Palo Alto Mayor Eric Filseth disagrees with Stanford’s assertion that it’s difficult to build housing in his city.

“We don’t turn down housing projects, we approve everything that comes in front of us,” Filseth said. “The reality is, it’s more of an economic issue. Economics favor other kinds of development than residential. The city isn’t sitting here turning down housing projects.”

Still, Filseth believes that government officials could do more to encourage land owners to build homes instead of offices.

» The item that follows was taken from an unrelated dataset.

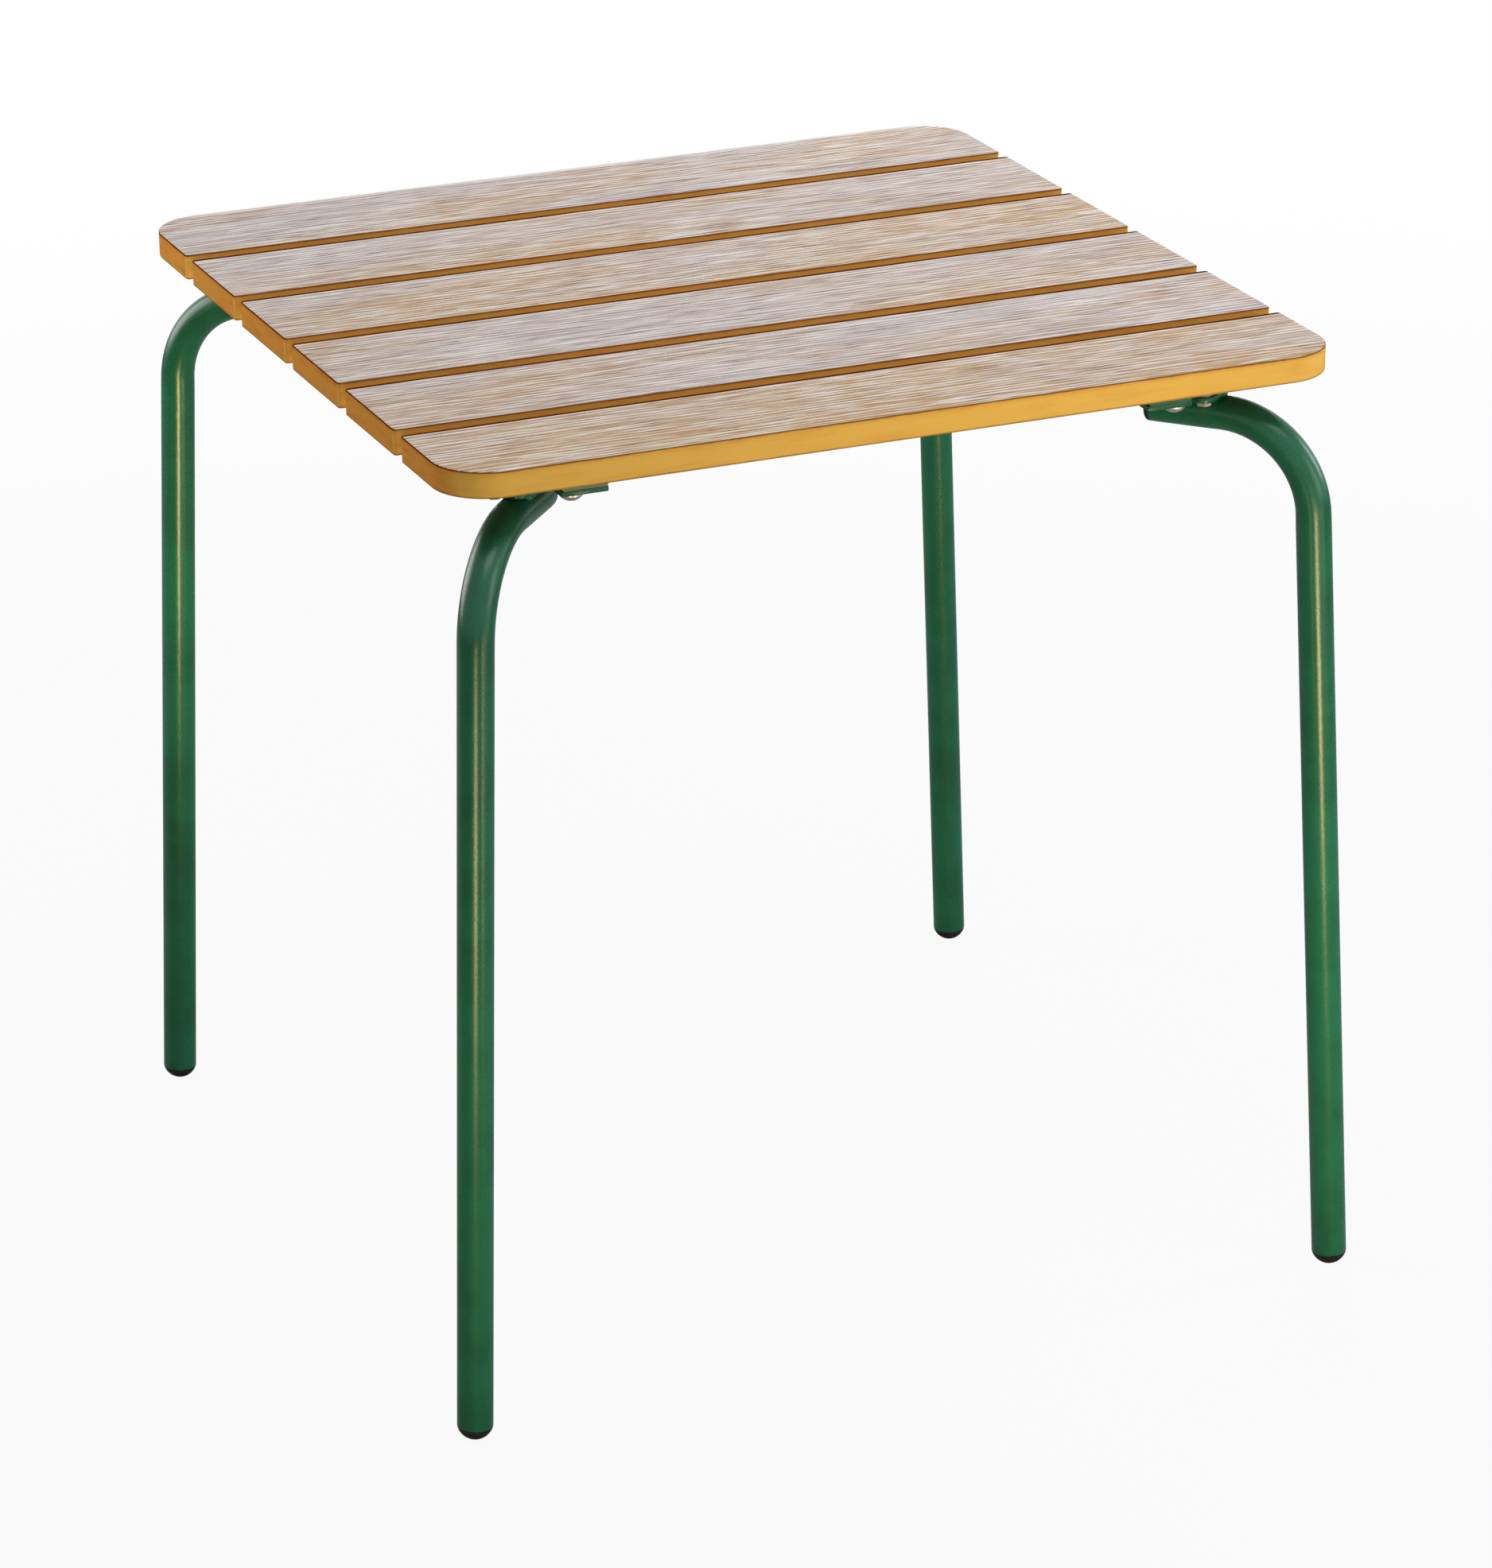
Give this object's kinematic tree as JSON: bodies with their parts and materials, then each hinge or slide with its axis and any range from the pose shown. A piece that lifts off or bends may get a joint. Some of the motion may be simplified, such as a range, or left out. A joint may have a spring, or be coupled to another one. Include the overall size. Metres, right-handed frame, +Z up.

“Stanford is a private institution and it shares a lot of characteristics with the tech giants, Google and Facebook,” Filseth said. ”It’s the interaction between the government and private sector. If you’re in the private sector and you’re a private institution, you have a criteria that you’re incentivized to meet. I think the government’s role is to set the environment that [private institutions] can be turned loose to go achieve those goals. I think that’s the interaction going on between Stanford and the county.”

Stanford officials point out that in November 2016, the university submitted a new General Use Permit application to the county that would allow Stanford to build more than 3,000 new housing units on campus land by 2035. But on Friday, Stanford decided to withdraw its application, believing that the Board of Supervisors would reject the proposal later this month.